General Motors and Chrysler struggled on Feb. 16 to win key concessions from their main union a day ahead of a deadline to present restructuring plans to the federal government. GM spokeswoman Sherryl Childers-Arb said GM remains hopeful of reaching a deal with the United Auto Workers by the time GM turns the viability plan in to the US Treasury Department at the end of the business day on Feb. 17.
Union sources familiar the talks, however, said the automakers were making substantial demands and that something had to give before an agreement could be reached. The package would eliminate previously negotiated productivity bonuses and cost-of living adjustments to wages, halve the amount of time the company would supplement unemployment pay following a layoff and require workers to use their vacation time during temporary plant closures.
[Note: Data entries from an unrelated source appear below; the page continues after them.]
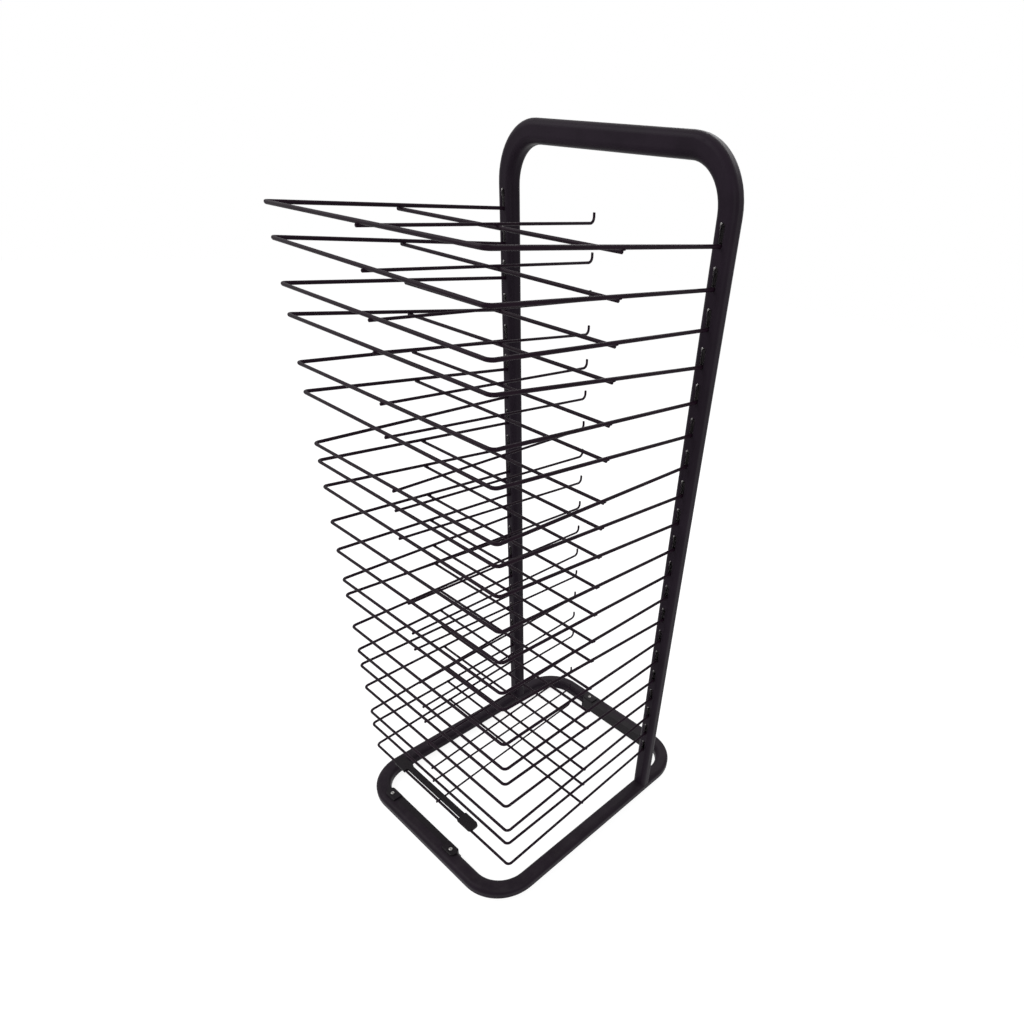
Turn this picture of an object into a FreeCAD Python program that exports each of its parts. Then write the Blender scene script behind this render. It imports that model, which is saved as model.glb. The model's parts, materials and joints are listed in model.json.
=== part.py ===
import FreeCAD, Part
import math
import os
import re
import Sketcher

# Drying rack for artwork.  A bent hoop of rounded tube stands on a flat ring of
# the same tube.  Wire shelves hook into slots in the two uprights, one above the
# other, and each can be tipped up so that the one below it can be reached.
#
# Axes: X to the right, Y to the rear, Z up, millimetres.  The origin is the
# middle of the footprint on the floor.

V = FreeCAD.Vector
SHELVES = 20
SHEET = "Sizes"

doc = FreeCAD.newDocument("drying_rack")
sheet = doc.addObject("Spreadsheet::Sheet", SHEET)


# ---------------------------------------------------------------- sizes

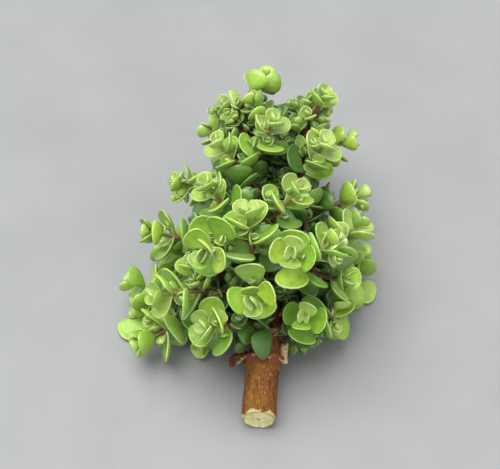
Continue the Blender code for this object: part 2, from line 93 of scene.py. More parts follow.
def bezier(start: Vector, middle: Vector, end: Vector, count: int) -> Path:
    """A quadratic Bezier curve, as points that are evenly spaced in its parameter.

    Args:
        start: First point.
        middle: Control point.
        end: Last point.
        count: How many points.

    Returns:
        The points.
    """
    points = []
    for i in range(count):
        t = i / (count - 1)
        points.append(start * (1 - t) ** 2 + middle * 2 * t * (1 - t) + end * t**2)
    return points


def blend(first: float, last: float, share: float) -> float:
    """The value at a share of the way from the first to the last."""
    return first + (last - first) * share


def scatter(chance: Random, spread: float) -> Vector:
    """A random shift with the same standard deviation along each axis."""
    return Vector([chance.gauss(0, spread) for _ in range(3)])


def along_path(points: Path, distance: float) -> tuple[Vector, Vector]:
    """The place at a distance along a polyline, which runs straight on past its end.

    Args:
        points: The polyline.
        distance: How far along it.

    Returns:
        The point and the direction there.
    """
    for a, b in zip(points, points[1:]):
        step = (b - a).length
        if distance <= step:
            return a.lerp(b, max(distance, 0) / step), (b - a).normalized()
        distance -= step
    last = (points[-1] - points[-2]).normalized()
    return points[-1] + last * distance, last


def path_length(points: Path) -> float:
    """Length of a polyline."""
    return sum((b - a).length for a, b in zip(points, points[1:]))


def radius_at(radii: Radii, share: float) -> float:
    """Radius at a share of the way along evenly spread radii."""
    at = share * (len(radii) - 1)
    low = min(int(at), len(radii) - 2)
    return blend(radii[low], radii[low + 1], at - low)


def beads(points: Path, radii: Radii, step: float = 1.2 * MM) -> list[tuple[Vector, float, float]]:
    """Closely spaced balls along a path, which stand for its tube.

    Args:
        points: The path.
        radii: Radii evenly spread over it.
        step: Their rough spacing.

    Returns:
        (centre, radius, distance along the path) of each ball.
    """
    found, gone = [], 0.0
    for i, (a, b) in enumerate(zip(points, points[1:])):
        length = (b - a).length
        count = max(1, round(length / step))
        for k in range(count + (i == len(points) - 2)):
            share = k / count
            radius = radius_at(radii, (i + share) / (len(points) - 1))
            found.append((a.lerp(b, share), radius, gone + share * length))
        gone += length
    return found


def smooth_path(points: Path, radii: Radii, step: float) -> tuple[Path, list[float]]:
    """A smooth curve through a path's points (Catmull-Rom), with its radii.

    Args:
        points: The path.
        radii: Radii evenly spread over it.
        step: Rough spacing of the new points.

    Returns:
        The new points and a radius for each.
    """
    ends = [points[0] * 2 - points[1], *points, points[-1] * 2 - points[-2]]
    sizes = [radius_at(radii, i / (len(points) - 1)) for i in range(len(points))]
    made, radii_made = [], []
    for i in range(len(points) - 1):
        a, b, c, d = ends[i : i + 4]
        count = max(1, round((c - b).length / step))
        for k in range(count + (i == len(points) - 2)):
            t = k / count
            bend = (a * -1 + b * 3 - c * 3 + d) * t**3 + (a * 2 - b * 5 + c * 4 - d) * t**2
            made.append((bend + (c - a) * t) * 0.5 + b)
            radii_made.append(blend(sizes[i], sizes[i + 1], t))
    return made, radii_made


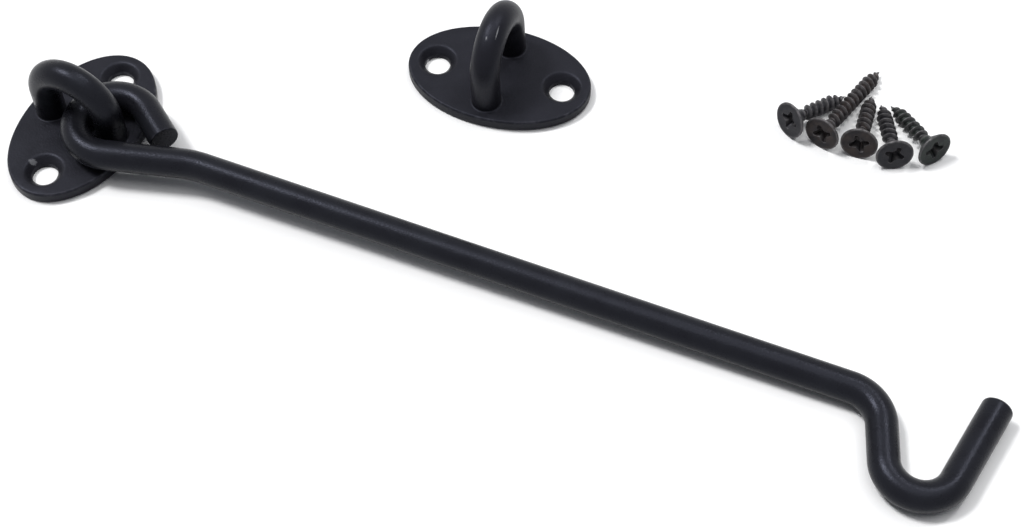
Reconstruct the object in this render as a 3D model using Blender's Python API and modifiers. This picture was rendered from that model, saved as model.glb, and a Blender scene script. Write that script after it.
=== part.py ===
"""Hook and eye latch: a hook of round wire linked to its pivot plate, a catch plate and five screws.

Metres, +Z up. The origin is the middle of the pivot plate's back face, and +X runs from its staple's left
leg to the right one, which the hook's eye goes round. Everything lies on the plane z = 0: both plates on
their backs, the hook with its far end down on the plane, and the screws on their sides in a fan.
Each wire is drawn as a flat path of feeds and bends.
"""

import math

import bmesh
import bpy
from mathutils import Matrix, Vector

MM = 0.001

# Wire of the hook and of both staples
WIRE_DIAMETER = 6.2 * MM
WIRE_SIDES_RESOLUTION = 10
BEND_STEP = math.radians(9.0)

# Clearance kept between pieces that touch on the real latch
SEAT_GAP = 0.3 * MM

# Oval plates
PLATE_LENGTH = 39.6 * MM
PLATE_WIDTH = 25.3 * MM
PLATE_THICKNESS = 2.6 * MM
PLATE_EDGE_ROUND = 0.5 * MM
PLATE_OUTLINE_POINTS = 72
SCREW_HOLE_SPACING = 27.4 * MM
SCREW_HOLE_DIAMETER = 5.4 * MM
COUNTERSINK_DIAMETER = 8.0 * MM
COUNTERSINK_DEPTH = 1.3 * MM
ROUND_SEGMENTS = 32

# Staples, riveted through the plates
LEG_SPACING = 15.4 * MM
STAPLE_HEIGHT = 20.4 * MM
RIVET_DIAMETER = 8.0 * MM
RIVET_DEPTH = 0.9 * MM

# Hook: an open eye, a straight rod and a U-shaped end, all in one plane
EYE_RADIUS = 7.6 * MM
EYE_OFFSET_X = 0.5 * MM
EYE_OFFSET_Y = 0.4 * MM
EYE_TAIL_LENGTH = 8.6 * MM
EYE_TAIL_HEADING = math.radians(142.0)
NECK_ANGLE = math.radians(14.5)
NECK_BEND_RADIUS = 20.0 * MM
ROD_OFFSET = 2.8 * MM
HOOK_REACH = 174.2 * MM
HOOK_DROP = 10.5 * MM
HOOK_RADIUS = 6.95 * MM
LIMB_ANGLE = math.radians(72.0)
LIMB_BEND_RADIUS = 8.0 * MM
ARM_HEADING = math.radians(78.5)
ARM_LENGTH = 18.6 * MM
TIP_ROUND = 0.8 * MM
TIP_ROUND_STEPS = 3

# Wood screws: countersunk head with a cross recess, plain envelope of the thread, sharp point
HEAD_DIAMETER = 7.75 * MM
HEAD_RIM = 0.4 * MM
HEAD_CONE = 2.4 * MM
THREAD_DIAMETER = 3.3 * MM
POINT_LENGTH = 4.0 * MM
POINT_DIAMETER = 0.3 * MM
SCREW_LENGTH = 16.0 * MM
LONG_SCREW_LENGTH = 24.0 * MM
RECESS_SPAN = 4.4 * MM
RECESS_SLOT = 1.0 * MM
RECESS_DEPTH = 1.7 * MM
RECESS_TAPER = 0.45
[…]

It was also unclear whether the automakers had managed to reach a deal with their creditors as required under the terms of a $13.4 billion bailout package provided by the federal government. GM spokesman Tom Wilkinson said he could not comment on the discussions with unsecured creditors. "We'll comment on that after we turn in our submission to the Treasury Department," he said.
Standard & Poor's analyst Efraim Levy said he did not think GM will have completed negotiation with either the union or creditors by the time it submits the viability plan to the US Treasury. "We think there is a good chance it will not meet deadlines on negotiating concessions with unions and creditors in order to secure proof it can repay loans," Levy wrote. "Still, we expect the Obama administration to give GM the benefit of the doubt, and either extend the deadline or show flexibility toward the demonstration of progress to viability."
The administration will analyze the restructuring plans over the next few weeks and work through them with the car giants. The final plan will serve as a basis for the Treasury's decision due by March 31 to call in or extend the loans.